Frequently asked questions
- What is the most common golf tournament format?
- Stroke play, also called medal play. You count every stroke over the round and the lowest total wins. Almost all junior, college, and amateur competitive golf uses stroke play. Match play, where you compete hole by hole against one opponent, is the other main format and shows up in USGA championships and club matches.
- What does '3 and 2' mean in golf?
- It is a match play result meaning the winner was three holes up with only two holes left to play, so the match ended before the 18th. In match play you win, lose, or halve each hole, and a match finishes as soon as one player leads by more holes than remain.
- What is a cut line in a golf tournament?
- A cut trims a large field partway through a multi-round event so only the leaders play the final rounds. It typically keeps a fixed number of players plus ties, or everyone within a set number of strokes of the lead. Most one-day and many junior events have no cut, so everyone who starts finishes.
- How do you keep score in a stroke play tournament?

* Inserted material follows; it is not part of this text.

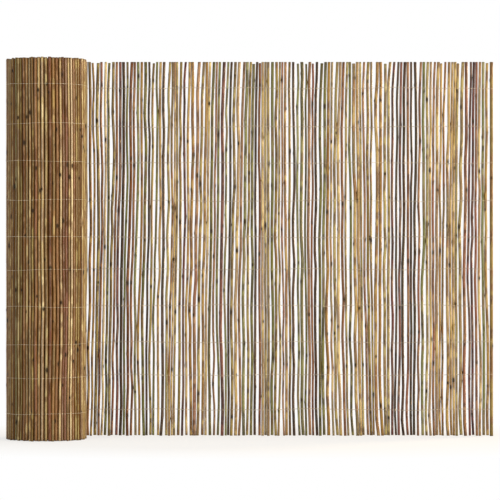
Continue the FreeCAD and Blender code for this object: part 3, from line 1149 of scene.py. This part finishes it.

- You usually keep a fellow competitor's scorecard as their marker while they mark yours. After the round you check the card hole by hole, agree it is correct, and both sign it before turning it in. You are responsible for the hole-by-hole scores, and signing for a lower score than you made can cause disqualification.
- What is the difference between gross and net scoring?
- Gross scoring counts your actual strokes. Net scoring subtracts your handicap so players of different abilities can compete fairly, which is common in adult club and flighted amateur events. Elite junior and college golf is played gross, without handicap adjustment.